Hace una semana, movido por no sé qué extraño afán de conocimiento, me propuse observar con dedicación de entomólogo la hijoputez. Pronto descubrí que no es fácil hallarla en estado puro, del mismo modo que el agua del grifo no es solo H2O, siempre tiene otros elementos, como sales minerales o caca variada. Me pareció, por tanto, más sencillo juntar trozos de vidas, como si de un monstruo de Frankenstein se tratara, y así alumbrar un arquetipo despojado de matices atenuadores, un hijo de puta modélico, la idea platónica que encuentra su reflejo imperfecto en nuestro mundo sensible.

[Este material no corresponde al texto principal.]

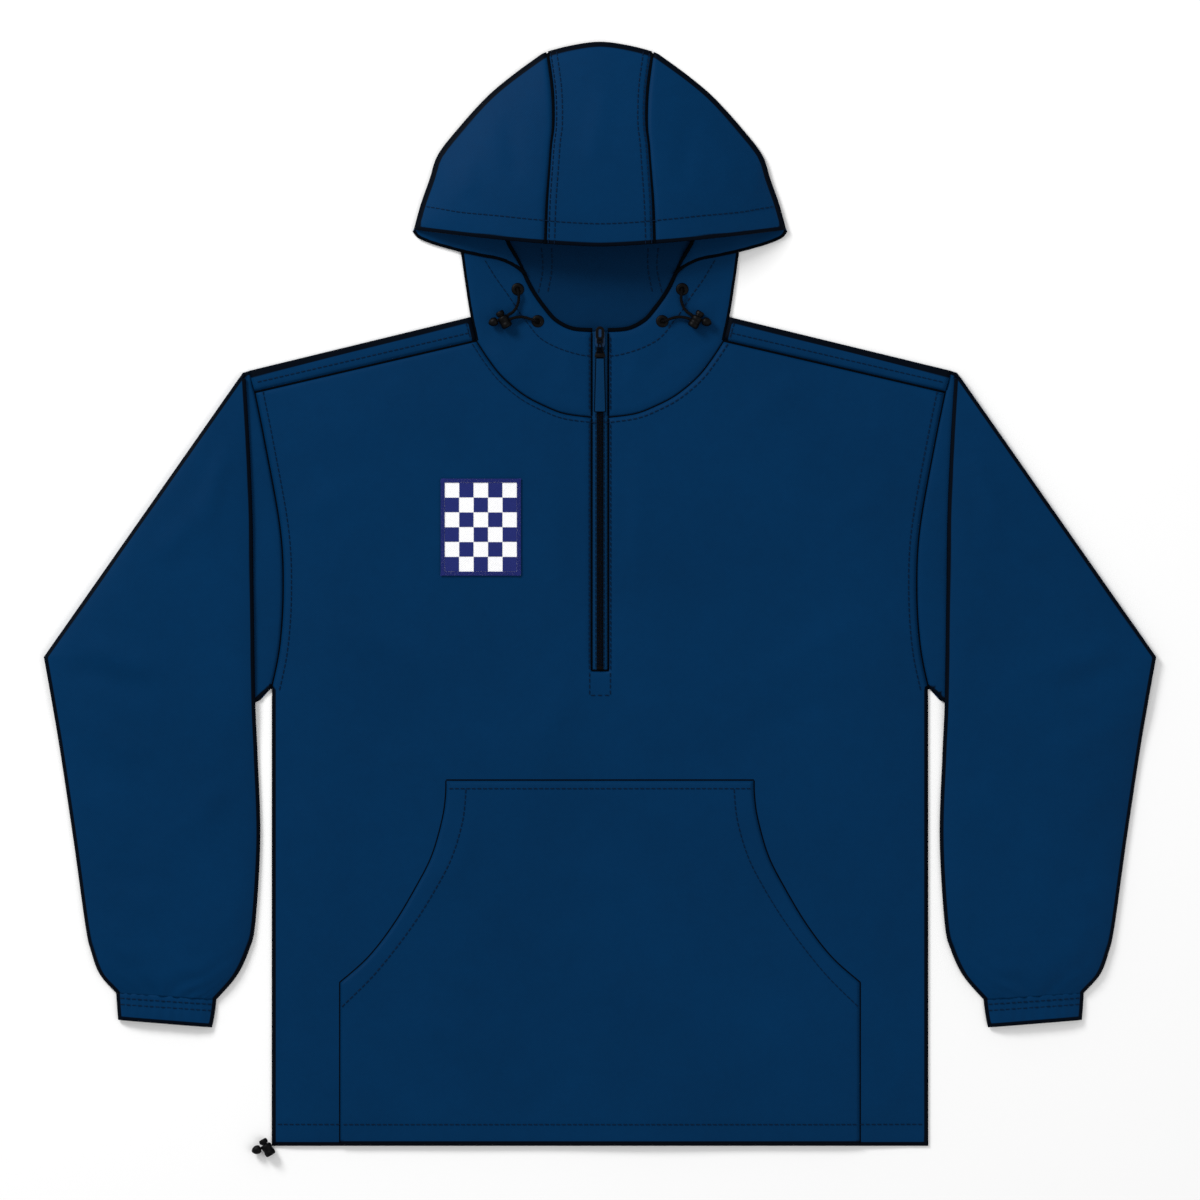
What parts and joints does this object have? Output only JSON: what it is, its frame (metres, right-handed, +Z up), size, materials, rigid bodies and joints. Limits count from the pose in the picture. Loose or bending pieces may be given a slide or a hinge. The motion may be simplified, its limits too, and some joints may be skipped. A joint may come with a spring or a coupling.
{
  "type": "hooded half-zip pullover anorak",
  "caption": "Navy hooded pullover anorak lying flat, sleeves folded down, with a half zip, drawcord locks at the hood, elastic cuffs, a chest patch and a pouch pocket.",
  "frame": {"origin": "middle of the whole garment's outline in plan, on the surface that it lies on", "axes": "+X along the garment's width towards the right of the picture, the wearer's left; +Y from the hem towards the hood; +Z up from the surface, out of the garment's front"},
  "size_m": [0.9986, 1.0013, 0.0352],
  "materials": {
    "shell": "navy woven nylon, matt with a faint sheen",
    "cuff": "the same navy nylon gathered over elastic",
    "patch": "white and indigo embroidery",
    "zip_tape": "navy woven tape",
    "zip_coil": "black nylon teeth",
    "hardware": "black painted metal, satin",
    "pull_tab": "navy tape tab",
    "cord": "black braided cord",
    "lock": "black moulded plastic"
  },
  "bodies": {
    "garment": {"back_panel": "shell", "front_panel": "shell", "pouch_pocket": "shell", "chest_patch": "patch", "collar_left": "shell", "collar_right": "shell", "hood_centre": "shell", "hood_side_left": "shell", "hood_side_right": "shell", "sleeve_left": "shell", "sleeve_right": "shell", "cuff_left": "cuff", "cuff_right": "cuff", "zip_tape": "zip_tape", "zip_coil": "zip_coil", "zip_slider": "hardware", "eyelet_upper_left": "hardware", "eyelet_lower_left": "hardware", "eyelet_upper_right": "hardware", "eyelet_lower_right": "hardware", "cord_upper_left": "cord", "cord_lower_left": "cord", "cord_upper_right": "cord", "cord_lower_right": "cord", "cord_lock_left": "lock", "cord_lock_button_left": "lock", "cord_end_left": "lock", "cord_lock_right": "lock", "cord_lock_button_right": "lock", "cord_end_right": "lock", "hem_lock": "lock", "hem_lock_button": "lock", "hem_cord_end": "lock"},
    "zip_pull": {"zip_pull_link": "hardware", "zip_pull_tab": "pull_tab"}
  },
  "joints": [
    {"name": "zip_pull_hinge", "type": "hinge", "parent": "garment", "child": "zip_pull", "pos_m": [0, 0.2307, 0.0108], "axis": [-1, 0, 0], "range_deg": [0, 165]}
  ]
}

En la primera infancia, el sujeto quita objetos a sus congéneres por el mero hecho de ver cómo reaccionan; muestra interés, al parecer, en el sufrimiento ajeno. Nos encontramos con que sus familias no le sancionan tal comportamiento, sino que lo justifican o, como suele decirse, le ríen la gracia al niño. Hacia los siete años, coge manía a un compañero de su clase e intuye el modo más eficaz de minarle la autoestima al chico, pues ya ha descubierto que la humillación es arma poderosa. Pasa el colegio entre actos similares y llega el instituto, donde nuestro mozo encuentra a otros como él, dotados de un instinto certero para encontrar víctimas fáciles. Entre todos se solazan descubriendo métodos eficaces de descomponer la vida de un compañero. Nuestro imaginado sujeto de estudio, nuestro hijo de puta ideal, se echará novia. Seguramente irá a la universidad. Tendrá un cargo poderoso en una empresa importante. Procreará y, cuando en la escuela infantil le digan las profesoras que ha de ponerle límites a su hijo, replicará que a él le van a decir cómo tiene que educarlo; a él se lo van a decir, con lo lejos que ha llegado.
Parece ser que la hijoputez nace, crece y se reproduce, pero nunca se destruye, solo se transforma y se ramifica. Creo que dedicaré la próxima semana a plantar árboles.